As mentioned above, we use infrastructure automation to ensure consistency across cells. Our tooling allows for per-cell tweaks, but we typically want to keep Kafka data retention consistent across the environment. So when we extended data retention for the affected cell, the tool applied the change to all cells, not just the one where the original problem existed.

Eventually the disk growth meant more brokers failing, first on a few cells, then more and more cells, resulting in a widespread disruption to our data processing systems. Even when the disk space issue was resolved, service recovery was slow because of the widespread nature of the Kafka problems. 

Failing safety layers

Mistakes happen, but how did this one mistake turn into such a huge disruption? To understand that, let's take another look at the above sequence of events and the safety mechanisms that failed.

1. The tool itself allowed an unsafe change to be applied. Like many emergency tools, this one was very simple, with limited dependencies and was designed to be able to do its job even in unexpected situations. But in this case, it was too simple, not warning users that substantial retention increase could be potentially dangerous.

2. An engineer made a mistake in what settings were used. Engineers are humans, service incidents like this are complex, high stress situations, and sometimes mistakes happen. This was compounded by the fact that this tool was routinely used for any situation where data loss was at risk and had already been used dozens of times without a problem. This made it seem "safe," even if it wasn't.

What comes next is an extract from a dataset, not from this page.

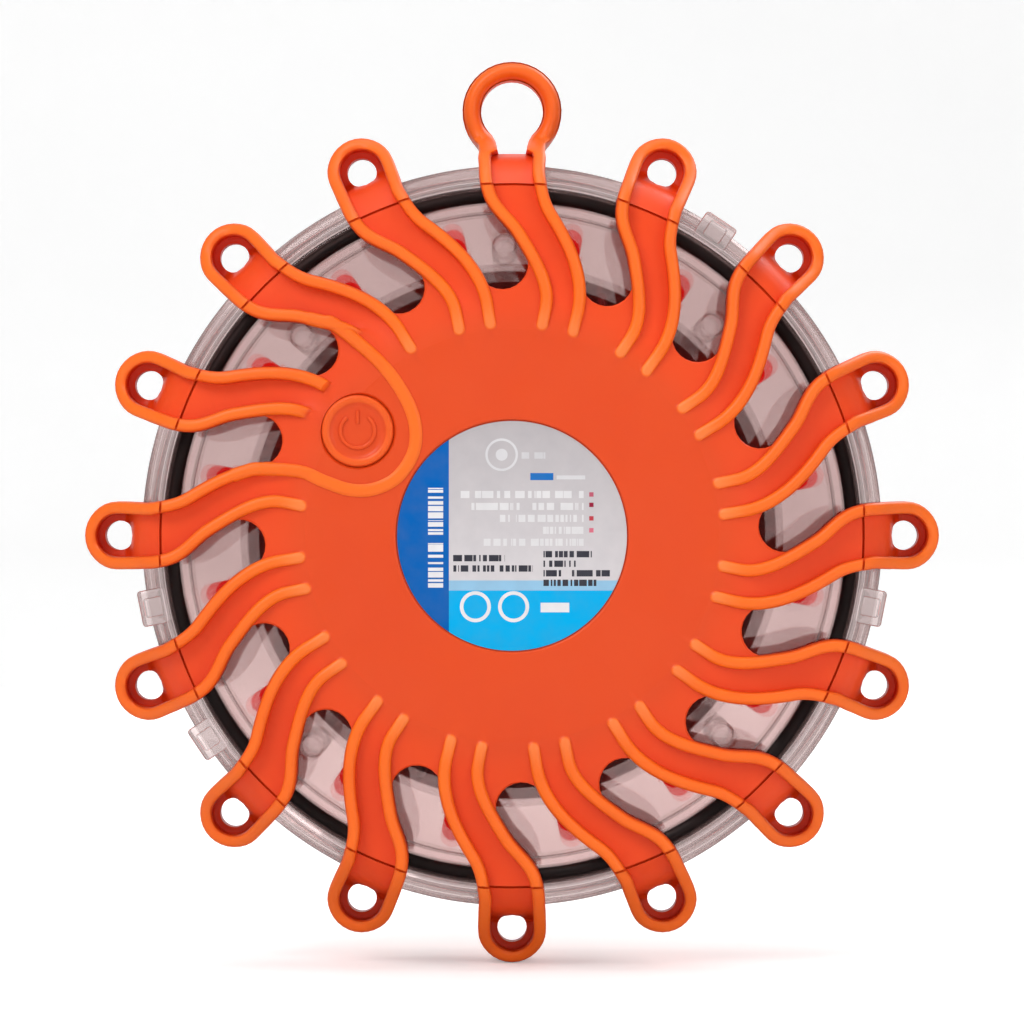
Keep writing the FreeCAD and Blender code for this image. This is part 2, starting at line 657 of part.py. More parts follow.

3. The reason it seemed safe was that typically troubleshooting resolved fast enough that the extended retention settings never reached a critical level. In this case the team needed more time to investigate the root issue, allowing the extra data to grow and grow.

4. When disk space started to run low, our monitoring systems fired an alert, warning the team about the problem. But because the timing of that alert coincided with several other systems firing off an unrelated warning, the alert was missed. 

5. As a last line of safety, the isolation provided by cells should have prevented this error from becoming a more widespread problem. However, retention changes were circumventing this isolation, because they applied automatically to all cells of the same type. This allowed a problem in a single fault-isolated cell to “break out” and impact many cells. 

Looking ahead

While we rely on our cell architecture, Kafka, and infrastructure as code to deliver fault-tolerant scalable systems in our normal operations, the issue on July 29 highlighted how these same tools and techniques can fail us in unexpected circumstances. 

A few key learnings:

  • Cell isolation is our strongest protection against widespread disruption. We need to ensure the isolation is respected not just during normal operations but also by emergency tools.
  • Emergency response tools need to be safe to use even in chaotic situations without compromising their ability to function.
  • Human attention is a finite resource and incident response processes and alerts need to be constantly evaluated to ensure engineer attention is being directed at the most pressing signal.

We sincerely apologize for the stress this service incident put on your teams and your businesses. We know that our system reliability is critical to maintaining the health and performance of your own services, and that you count on us to always be available. We are committed to continuously evaluating and improving our technology, tooling, and processes to ensure that we continue to deliver world-class services so you can focus on delivering differentiated innovation to your own customers. We hope this public retrospective was useful and that you’re able to learn from our experience.